Farmers are being reminded that careful balancing of rations and analysing silage regularly this year will be vital for farmers to maximise output and cut feed costs, a UK farmer-owned cooperative has said.
200 first-cut silage samples taken by Mole Valley Feed Solutions from across the UK were found to be less digestible, with a higher fibre content and lower energy value (ME) than in previous years.
Rumen fermentation could also be restricted if rations are not balanced appropriately, due to a reduced lactic acid to volatile fatty acid (VFA) ratio.
Robin Hawkey, a senior nutritionist at Mole Valley Farmers said: “Balancing of rations will be needed this year if silage analyses show a low lactic acid to VFA ratio as this affects rumen function.
“The ideal ratio is at least 4-5, but this year’s result is only 2.73, last year being 4.43.”
Despite the results, Dr.
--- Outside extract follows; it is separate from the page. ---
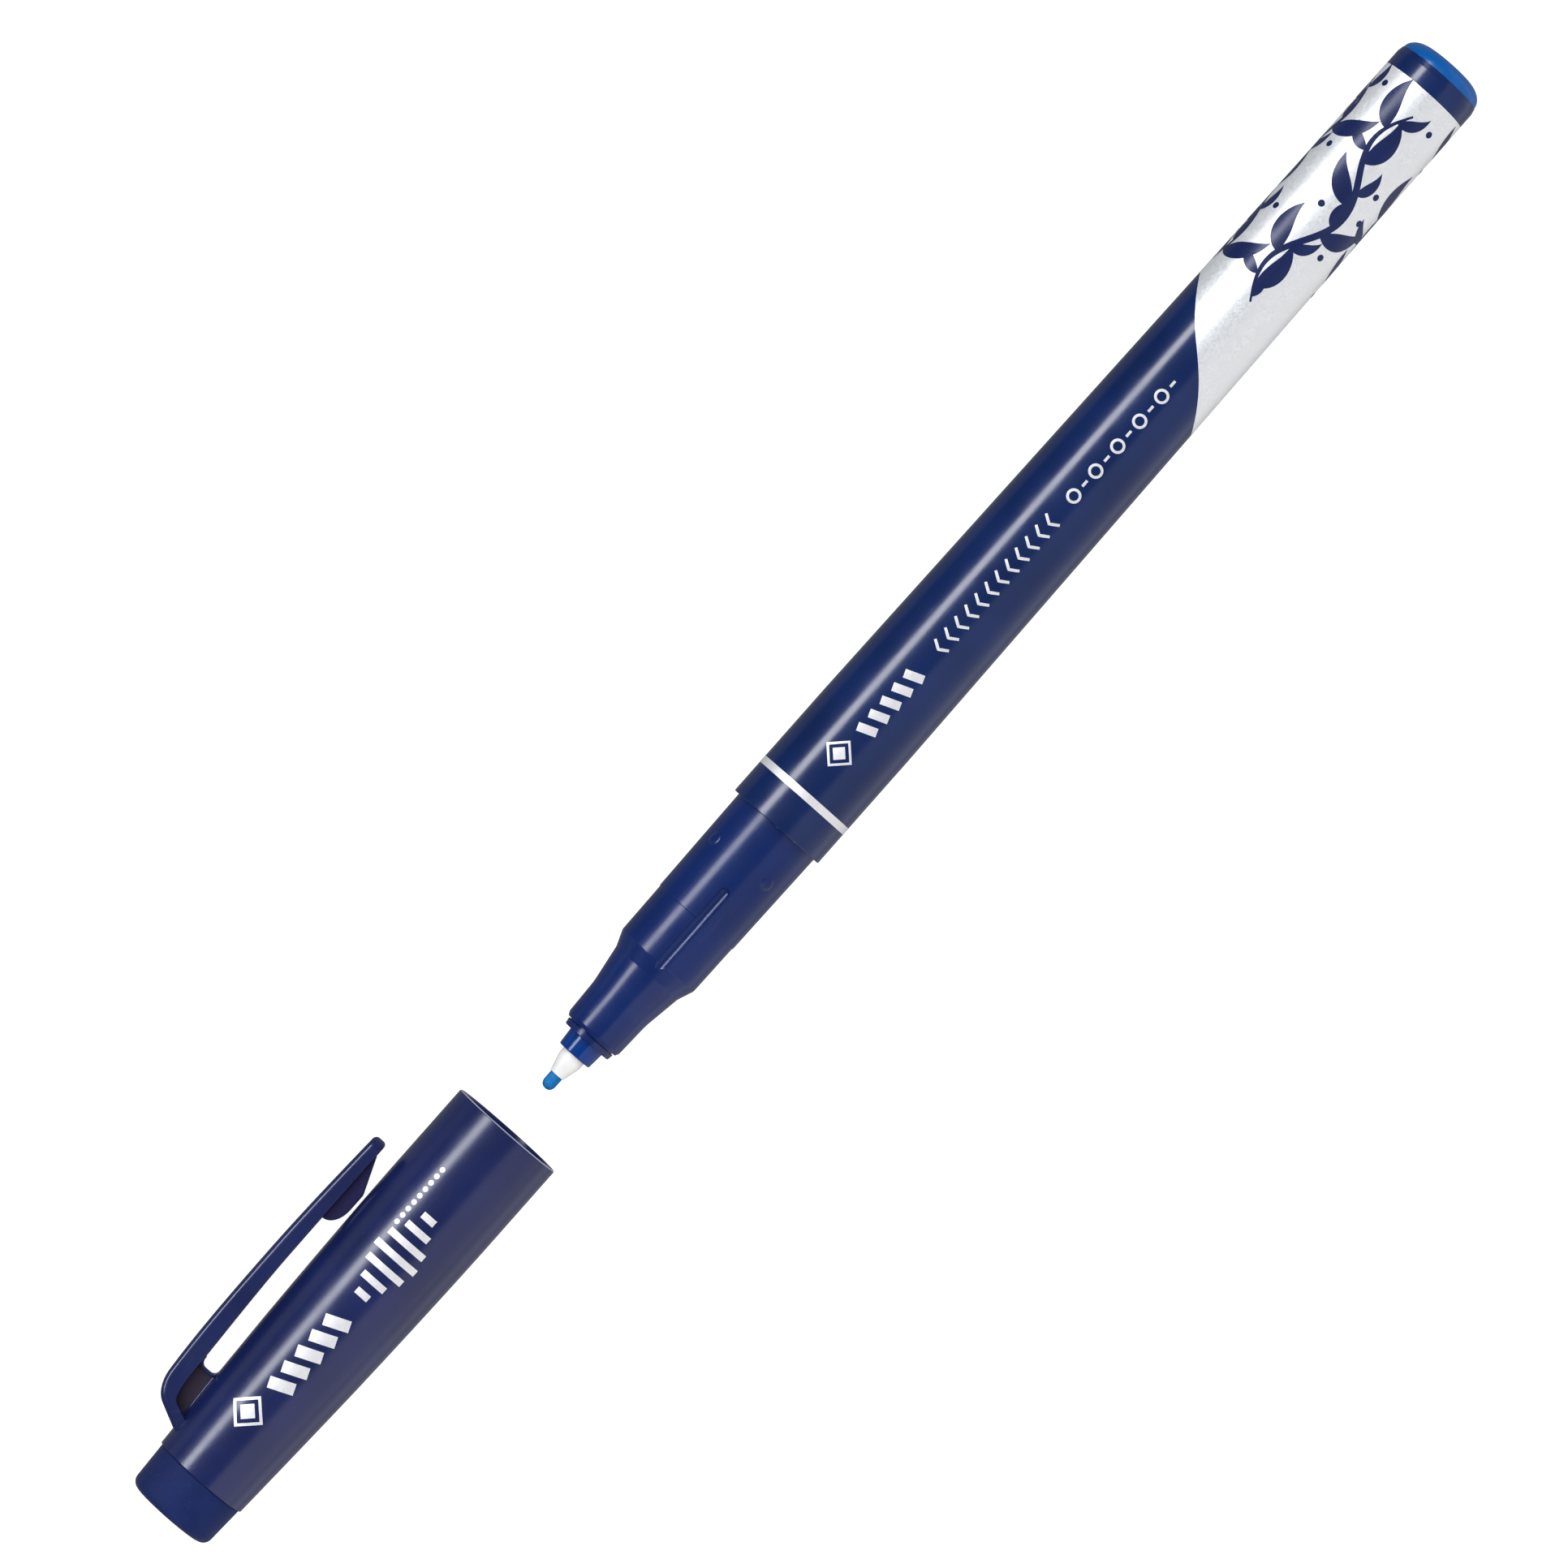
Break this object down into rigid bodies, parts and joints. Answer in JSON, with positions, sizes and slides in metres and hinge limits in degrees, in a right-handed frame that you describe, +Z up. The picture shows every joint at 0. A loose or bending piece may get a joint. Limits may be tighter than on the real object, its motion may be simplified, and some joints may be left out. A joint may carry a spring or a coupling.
{
  "type": "technical pen",
  "caption": "Slim fibre-tip technical pen with its cap pulled off and lying in line, with a flexing pocket clip and a rubber eraser crown on the cap.",
  "frame": {"origin": "on the pen's axis, at the front edge of the barrel, which is the stop for the cap's mouth", "axes": "+X along the pen's axis in the writing direction, from the tail to the nib and on to the cap; +Z up as the pen lies on a desk, with the clip's edge on the desk towards -Y"},
  "size_m": [0.1813, 0.015, 0.0116],
  "materials": {
    "navy_barrel": "gloss navy polypropylene",
    "navy_section": "gloss navy moulding, slightly bluer than the barrel",
    "navy_cap": "gloss navy with a hint of purple",
    "plug_blue": "satin bright blue",
    "holder_blue": "satin mid blue",
    "shroud_white": "satin white",
    "nib_fibre": "ink-soaked blue fibre",
    "ink_fibre": "ink-soaked bonded fibre",
    "clear_film": "thin clear film",
    "liner_grey": "natural polyethylene",
    "eraser_navy": "matte navy rubber"
  },
  "bodies": {
    "pen": {"barrel": "navy_barrel", "end_plug": "plug_blue", "ink_reservoir": "ink_fibre", "reservoir_film": "clear_film", "front_section": "navy_section", "nib_holder": "holder_blue", "nib_shroud": "shroud_white", "nib": "nib_fibre"},
    "inner_cap": {"cap_liner": "liner_grey"},
    "cap": {"cap_shell": "navy_cap", "eraser": "eraser_navy"},
    "clip": {"cap_clip": "navy_cap"}
  },
  "joints": [
    {"name": "cap_slide", "type": "slide", "parent": "pen", "child": "inner_cap", "axis": [-1, 0, 0], "range_m": [0, 0.0379]},
    {"name": "cap_turn", "type": "hinge", "parent": "inner_cap", "child": "cap", "pos_m": [0.03796, 0, 0], "axis": [-1, 0, 0], "continuous": true},
    {"name": "clip_flex", "type": "hinge", "parent": "cap", "child": "clip", "pos_m": [0.07226, -0.00738, -0.00353], "axis": [0, -0.4316, 0.9021], "range_deg": [0, 5], "stiffness_Nm_per_rad": 0.5}
  ]
}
Hawkey says farmers have the potential to increase margins, even with high feed costs, by identifying the nutrient content and balancing their winter feed. However, it will rely on them getting the most from their silage and maximising feed efficiency.
Dr. Hawkey suggested that dairy farmers include live yeast in the ration to help cows digest the higher fibre, lower D-value silages reported this year so far.
“Testing silage monthly and adjusting rations accordingly will be important to maximise feed efficiency,” he said.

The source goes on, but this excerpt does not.